While we look ahead with anticipation to events that will occur in the end time in restored Israel, the Blood of Jesus avails for us today in a precious and unique way. Every sin can be washed away by His Blood! Christ’s Blood is universally effective to atone for sin — it does a perfect work in lives because Jesus was the Perfect Sacrifice. And not only can we be forgiven through Jesus’ Blood, His Blood can also cleanse us of the carnal nature — the inward tendency toward sin that we inherited from Adam is eradicated by the experience of sanctification, a second work of grace.
Today, do you know what it means to have the Blood of Jesus applied to your heart? Deliverance and cleansing through the Blood is available. There truly is wonder-working power in the Blood of Jesus!
This portion of text concerns the timing of certain religious ceremonies and festivals that were to be observed in restored Israel (Ezekiel 45:18-25), and regulations for worship on holy days (Ezekiel 46:1-7). Many Bible scholars believe that the offerings described in chapter 45 are commemorations of Christ’s sacrifice of Himself for the sins of mankind, rather than the removal of sin. They view them as picture-lessons and reminders to the people of their Messiah’s marvelous saving work.
Verse 18 begins this section with a phrase that appears over one hundred times in Ezekiel, “Thus saith the Lord God.” The Book of Leviticus opens with a similar phrase, “And the Lord called.” Both phrases indicate that it is God who is dictating the words being recorded. Ezekiel’s understanding of a sinful nation’s path of reconciliation to a holy God continually echoes the foreshadowing that occurs in the Book of Leviticus. The feasts and offerings that Ezekiel saw in the future Temple were familiar to him because of his priestly training.
The purpose for the offering described in verses 18-20 is stated: to “cleanse the sanctuary” (verse 18) and to “reconcile the house” (verse 20). Seemingly, the Temple would need to be cleansed annually because those who ministered there would be human; even though they refrained from deliberate sin, they could become contaminated by association with people or objects that were unclean. The sin offering mentioned in verses 19-20 would be for sins of error or ignorance for which the worshiper was not responsible but that still required cleansing, which is why it is sometimes referred to as a purification offering.
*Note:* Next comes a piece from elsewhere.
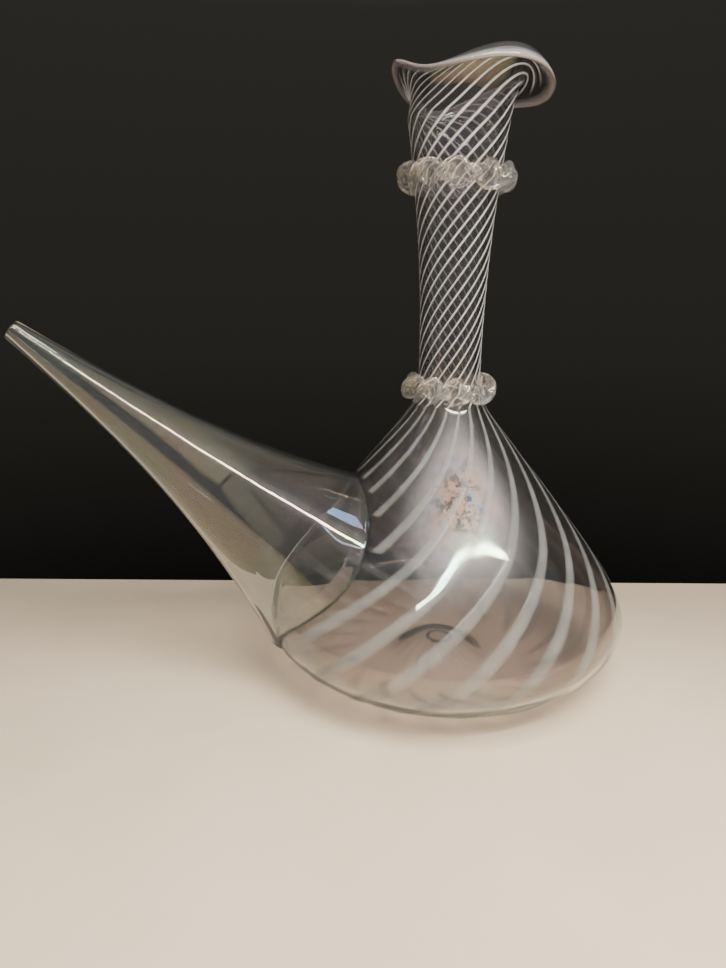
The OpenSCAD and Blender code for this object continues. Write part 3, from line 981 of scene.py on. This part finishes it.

In verse 22, the offering prepared by the prince “for himself and for all the people” illustrates the universal need for cleansing.
Under the Law, the burnt offering alluded to in verses 23-25 usually included a “meat” offering (from the old English word for food). However, this offering was actually grain. Like the sin offering, it was not offered for committed sins, but signified a forsaking of all sin and the complete destruction of the old life. It indicated that the person (or nation) bringing the offering was seeking reconciliation with God at any price.
Among the feasts celebrated in Ezekiel’s future Temple would be Passover, referred to in verse 21. Its significance for Israel cannot be overstated, as it commemorates the nation’s deliverance from slavery in Egypt. It predates the establishment of geographical boundaries for the Jewish nation, and this would have been of particular importance to Ezekiel and his people since they were in exile at the time of his vision. God’s deliverance of Israel from bondage in Egypt and His greater redemption through the work of Jesus on the Cross will always be remembered.
The Feast of Tabernacles, which commemorates the time when Israel dwelled in temporary “tabernacles” (or booths) after the Lord delivered them from Egypt, is alluded to briefly in verse 25. The feasts of First Fruits, Weeks (Pentecost), Trumpets, and the Day of Atonement are not mentioned, leaving open the possibility that Ezekiel’s vision looked forward to a time when these patterns will have been fulfilled and therefore no longer needed to be observed.
The opening verses of chapter 46 deal with regulations for worship on holy days, and offerings made by the prince on behalf of individual tribes and the nation. It is notable that although the prince was given authority and the responsibility to gather and present offerings, he was not authorized to enter the inner court with the priests. (For a discussion of the identity of this prince, see the background information given in the Ezekiel 44 Daybreak.)
IV. The consolation of Israel
B. Prophecies of the millennial kingdom
1. The restoration of the Temple
d. The renewal of worship in the Temple
(4) The regulations for offerings and feasts
(a) The offerings at various feasts (45:18-25)
 Semiannual cleansing (45:18-20)
 Passover (45:21-24)
 Tabernacles (45:25)
(b) The offering for the Sabbaths (46:1-5)
(c) The offering for the New Moon (46:6-7)
The precious Blood of Jesus Christ that was shed on the Cross for the salvation of mankind will be cherished and commemorated in the future Temple of restored Israel.